## Stored data
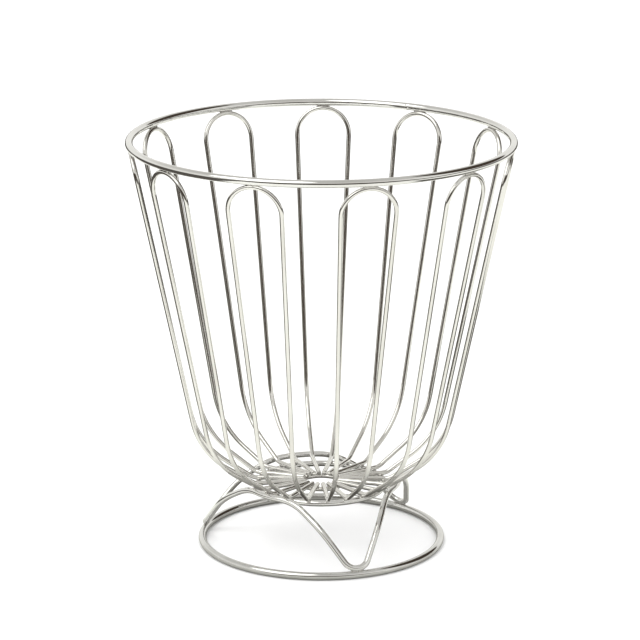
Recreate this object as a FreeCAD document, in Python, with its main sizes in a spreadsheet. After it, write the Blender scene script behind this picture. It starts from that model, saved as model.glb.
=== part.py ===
import FreeCAD, Part
import math
import os

# Wire produce basket: a tapered basket of eleven bent wires hung from a heavy
# rim, carried on a ring foot by one wave-shaped stand wire. Every crossing is
# a resistance weld, so the wires sink into each other by a hair (weld_sink).
# Millimetres, +Z up, floor at z = 0, -Y is the front, origin under the centre.

DRIVING_SIZES = [
    # rim and overall height
    ("overall_height", 259.7),
    ("rim_radius", 117.5),
    ("rim_wire", 4.7),
    # hairpin wires: the wall and the floor of the basket
    ("hairpin_count", 11),
    ("hairpin_wire", 2.9),
    ("first_hairpin_turn", -75.0),
    ("crown_half_turn", 8.45),
    ("crown_radius", 118.0),
    ("wall_foot_half_turn", 7.35),
    ("wall_foot_radius", 77.6),
    ("wall_foot_height", 62.4),
    ("wall_foot_bend", 50.0),
    ("floor_height", 40.15),
    ("floor_edge_radius", 42.8),
    ("floor_edge_bend", 9.0),
    ("floor_wire_end", 11.6),
    # how far, in degrees, welding left each hairpin off its even spacing
    ("hairpin_01_drift", -0.7),
    ("hairpin_02_drift", 0.8),
    ("hairpin_03_drift", 1.3),
    ("hairpin_04_drift", 1.2),
    ("hairpin_05_drift", 1.6),
    ("hairpin_06_drift", 1.1),
    ("hairpin_07_drift", 0.6),
    ("hairpin_08_drift", 0.5),
    ("hairpin_09_drift", -0.9),
    ("hairpin_10_drift", -1.4),
    ("hairpin_11_drift", -1.9),
    # rings under the floor
    ("floor_ring_radius", 39.5),
    ("floor_ring_wire", 3.8),
    ("hub_ring_radius", 13.2),
    ("hub_ring_wire", 2.9),
    # stand: ring foot and wave wire
    ("foot_radius", 75.2),
    ("foot_wire", 4.7),
    ("wave_count", 3),
    ("wave_wire", 3.8),
    ("first_wave_turn", -72.7),
    ("wave_foot_bend", 8.3),
    ("wave_knee_radius", 62.6),
    ("wave_knee_turn", 17.6),
    ("wave_knee_height", 28.2),
    ("wave_crest_radius", 49.0),
    ("wave_crest_half_turn", 11.0),
    ("wave_crest_lead", 10.5),
    # share of a straight run that a gentle bend may use up
    ("gentle_bend_share", 0.9),
    # how far welded wires sink into each other
    ("weld_sink", 0.2),
]

# A turn must not be zero when it is first set, or its axis would be lost.
STARTING_TURN = 1
# A swept wire's volume may differ from its section times its length by this.
VOLUME_TOLERANCE = 0.005

document = FreeCAD.newDocument("wire_produce_basket")


def make_size_sheet():
    """The spreadsheet that every object of the document reads."""
    sheet = document.addObject("Spreadsheet::Sheet", "Sizes")
    for row, (name, value) in enumerate(DRIVING_SIZES, start=1):
        sheet.set("A%d" % row, name)
        sheet.set("B%d" % row, str(value))
        sheet.setAlias("B%d" % row, name)
    document.recompute()
    return sheet


sizes = make_size_sheet()


# ---------------------------------------------------------------- path tools

def cylindrical(radius, turn, height):
    """A point at a radius, a turn about +Z in degrees from +X, and a height."""
    angle = math.radians(turn)
    return FreeCAD.Vector(radius * math.cos(angle), radius * math.sin(angle), height)


def fillet_points(before, corner, after, radius):
    """Start, middle and end of the arc that rounds a corner of a wire path."""
    back = (before - corner).normalize()
    ahead = (after - corner).normalize()
    half_angle = back.getAngle(ahead) / 2
    tangent_length = radius / math.tan(half_angle)
    bisector = (back + ahead).normalize()
    start = corner + back * tangent_length
    end = corner + ahead * tangent_length
    middle = corner + bisector * (radius / math.sin(half_angle) - radius)
    return start, middle, end


def largest_bend(before, corner, after, reach):
    """The radius whose arc starts a given reach before the corner."""
    half_angle = (before - corner).getAngle(after - corner) / 2
    return reach * math.tan(half_angle)


class WirePath:
    """Straight runs joined by tangent arcs, as a wire bender makes them."""

    def __init__(self, start):
        self.edges = []
        self.length = 0.0
        self.end = start

    def add(self, curve, end):
        edge = curve.toShape()
        self.edges.append(edge)
        self.length += edge.Length
        self.end = end

    def run_to(self, point):
        self.add(Part.LineSegment(self.end, point), point)

    def arc_through(self, middle, point):
        self.add(Part.Arc(self.end, middle, point), point)

    def bend(self, corner, after, radius):
        """Run straight towards a corner and round it towards the next point."""
        start, middle, end = fillet_points(self.end, corner, after, radius)
        self.run_to(start)
        self.arc_through(middle, end)

    def wire(self):
        return Part.Wire(self.edges)


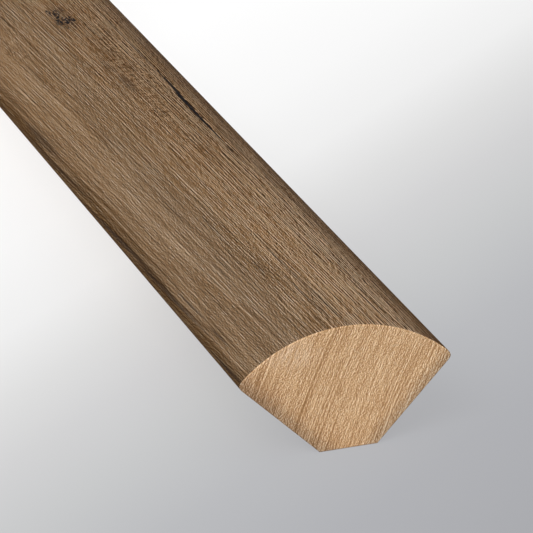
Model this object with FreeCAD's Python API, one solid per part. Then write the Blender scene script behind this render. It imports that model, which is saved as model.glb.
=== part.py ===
import FreeCAD, Part
import math
import os

# Quarter round moulding: one solid length of flooring trim, in millimetres.
# It lies on the chamfer of its back corner with the rounded face upwards.
# X runs along the stock, and the origin is in the middle of the chamfer's face.

# Driving dimensions
stock_length = 1981.2  # one 78 in stick
leg_width = 19.05  # each back face, from the sharp back corner out to its tip (3/4 in)
face_offset = 0.2  # how far the rounded face's centre stands in from both back faces
tip_round = 0.8  # radius that eases the tip of each leg
corner_setback = 5.1  # how much of each leg the back chamfer takes off

# Sizes worked out from them
face_radius = leg_width - face_offset
chamfer_height = corner_setback / math.sqrt(2)


def section_point(along_left, along_right):
    """A point of the section, given by its distances from the sharp back corner along the two legs."""
    across = (along_right - along_left) / math.sqrt(2)
    up = (along_right + along_left) / math.sqrt(2) - chamfer_height
    return FreeCAD.Vector(-stock_length / 2, across, up)


def tip_points():
    """The three points of a tip's rounding, as (along its leg, out from its leg).

    The rounding touches the back face and the rounded face, so it runs into both without an edge.
    """
    centre_out = tip_round
    centre_reach = math.sqrt((face_radius - tip_round) ** 2 - (tip_round - face_offset) ** 2)
    centre_along = face_offset + centre_reach
    on_back_face = (centre_along, 0)
    lean = math.atan2(centre_out - face_offset, centre_reach)
    on_rounded_face = (
        face_offset + face_radius * math.cos(lean),
        face_offset + face_radius * math.sin(lean),
    )
    middle = (lean - math.pi / 2) / 2
    nose = (
        centre_along + tip_round * math.cos(middle),
        centre_out + tip_round * math.sin(middle),
    )
    return on_back_face, nose, on_rounded_face


def section_face():
    """The closed outline of the moulding, as a face at one end of the stock."""
    back, nose, front = tip_points()
    crown = face_offset + face_radius / math.sqrt(2)

    left_chamfer = section_point(corner_setback, 0)
    left_back = section_point(*back)
    left_nose = section_point(*nose)
    left_front = section_point(*front)
    top = section_point(crown, crown)
    right_front = section_point(*reversed(front))
    right_nose = section_point(*reversed(nose))
    right_back = section_point(*reversed(back))
    right_chamfer = section_point(0, corner_setback)

    edges = [
        Part.LineSegment(left_chamfer, left_back),
        Part.Arc(left_back, left_nose, left_front),
        Part.Arc(left_front, top, right_front),
        Part.Arc(right_front, right_nose, right_back),
        Part.LineSegment(right_back, right_chamfer),
        Part.LineSegment(right_chamfer, left_chamfer),
    ]
    return Part.Face(Part.Wire([edge.toShape() for edge in edges]))


def quarter_round():
    """The whole stick, run from the section."""
    return section_face().extrude(FreeCAD.Vector(stock_length, 0, 0))


def save(name, solid):
    """Write one piece to its own STEP file, and say what it measures."""
    if not solid.isValid() or len(solid.Solids) != 1:
        raise ValueError(name + " is not one valid solid")
    solid.exportStep(os.path.join("parts", name + ".step"))
    box = solid.BoundBox
    print(name, "x", round(box.XLength, 2), "y", round(box.YLength, 2), "z", round(box.ZLength, 2))
    print(name, "lowest", round(box.ZMin, 4), "volume mm3", round(solid.Volume, 1))


os.makedirs("parts", exist_ok=True)
save("quarter_round", quarter_round())
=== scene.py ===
import math
import random

import bmesh
import bpy
import numpy as np
from mathutils import Matrix, Vector


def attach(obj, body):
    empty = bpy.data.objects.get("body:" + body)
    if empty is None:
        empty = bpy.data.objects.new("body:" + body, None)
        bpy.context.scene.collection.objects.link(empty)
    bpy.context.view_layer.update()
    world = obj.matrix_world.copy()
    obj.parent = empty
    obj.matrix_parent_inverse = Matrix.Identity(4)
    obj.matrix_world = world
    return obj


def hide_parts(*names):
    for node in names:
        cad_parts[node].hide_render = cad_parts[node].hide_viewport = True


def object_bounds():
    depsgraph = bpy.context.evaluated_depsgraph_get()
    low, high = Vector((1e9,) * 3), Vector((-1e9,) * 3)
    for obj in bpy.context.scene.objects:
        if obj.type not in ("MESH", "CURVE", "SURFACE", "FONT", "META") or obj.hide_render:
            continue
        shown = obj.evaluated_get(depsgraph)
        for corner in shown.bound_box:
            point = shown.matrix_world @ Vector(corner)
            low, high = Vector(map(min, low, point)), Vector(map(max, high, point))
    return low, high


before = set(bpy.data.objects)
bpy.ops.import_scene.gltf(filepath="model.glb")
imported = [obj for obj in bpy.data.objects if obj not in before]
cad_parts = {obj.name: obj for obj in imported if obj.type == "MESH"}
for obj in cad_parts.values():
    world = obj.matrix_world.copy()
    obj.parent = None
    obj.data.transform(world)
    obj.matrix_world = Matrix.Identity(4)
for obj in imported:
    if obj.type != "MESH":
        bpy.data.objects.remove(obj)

# The CAD box: the stick lies along X on its back chamfer, and the photo shows the end at +X.
cadLow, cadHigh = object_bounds()
stockLength = cadHigh.x - cadLow.x
mm = 0.001


def hexColour(text):
    # sRGB hex to the linear values that shaders use
    parts = [int(text[i:i + 2], 16) / 255 for i in (1, 3, 5)]
    linear = [c / 12.92 if c <= 0.04045 else ((c + 0.055) / 1.055) ** 2.4 for c in parts]
    return (*linear, 1.0)


def addNode(tree, kind, inputs=(), stops=(), **settings):
    # One node with its settings, values and links. Another node as a value gives its first output.
    node = tree.nodes.new(kind)
    for name, value in settings.items():
        setattr(node, name, value)
    live = [socket for socket in node.inputs if socket.enabled]
    for key, value in (inputs.items() if isinstance(inputs, dict) else enumerate(inputs)):
        socket = live[key] if isinstance(key, int) else next(s for s in live if s.name == key)
        if isinstance(value, bpy.types.Node):
            value = next(output for output in value.outputs if output.enabled)
        if isinstance(value, bpy.types.NodeSocket):
            tree.links.new(value, socket)
        elif isinstance(value, str) and value.startswith("#"):
            socket.default_value = hexColour(value)
        else:
            socket.default_value = value
    # the stops of a colour ramp, from its low end
    for number, (position, colour) in enumerate(stops):
        points = node.color_ramp.elements
        point = points[number] if number < len(points) else points.new(position)
        point.position = position
        point.color = hexColour(colour)
    return node


# The section, in metres, as the CAD has it
section = {
    "legWidth": 19.05 * mm,  # each back face, from the sharp back corner to its tip
    "faceOffset": 0.2 * mm,  # the rounded face's centre stands this far in from both backs
    "tipRound": 0.8 * mm,
    "cornerSetback": 5.1 * mm,  # what the back chamfer takes off each leg
    "columnWidth": 0.6 * mm,  # of the mesh, across the rounded face
    "fineColumn": 0.13 * mm,  # the same where the shake runs
    "tipSteps": 5,
    "flatSteps": 7,
    "chamferSteps": 4,
}
faceRadius = section["legWidth"] - section["faceOffset"]

# A shake is a crack along the grain. Its places are along from the shown end, and across the rounded face
# from its left tip.
shake = {
    "from": 64.5 * mm,
    "to": 108 * mm,
    "place": 22.31 * mm,
    "drift": 0.46 * mm,  # how far it has moved over by its far end
    "driftFrom": 90 * mm,
    "driftTo": 99 * mm,
    "width": 1.0 * mm,
    "thinWidth": 0.4 * mm,  # at its near end
    "thinTo": 92 * mm,
    "depth": 0.35 * mm,
    # the rest is for the finish, in mm or as a share
    "ragged": (1.6, 0.5, 52, 1.0),  # length, width, seed and detail of the bites in its sides
    "bite": 0.36,
    "rim": 0.12,
    "black": 0.95,
}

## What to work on
Copy out only the lines running from the beginning of the data to the line with "# Millimetres, +Z", both ends included.

## Output of the task
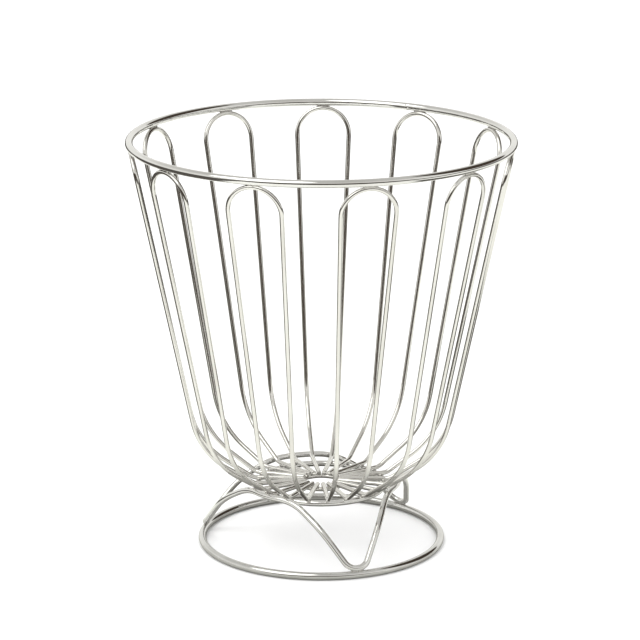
Recreate this object as a FreeCAD document, in Python, with its main sizes in a spreadsheet. After it, write the Blender scene script behind this picture. It starts from that model, saved as model.glb.
=== part.py ===
import FreeCAD, Part
import math
import os

# Wire produce basket: a tapered basket of eleven bent wires hung from a heavy
# rim, carried on a ring foot by one wave-shaped stand wire. Every crossing is
# a resistance weld, so the wires sink into each other by a hair (weld_sink).
# Millimetres, +Z up, floor at z = 0, -Y is the front, origin under the centre.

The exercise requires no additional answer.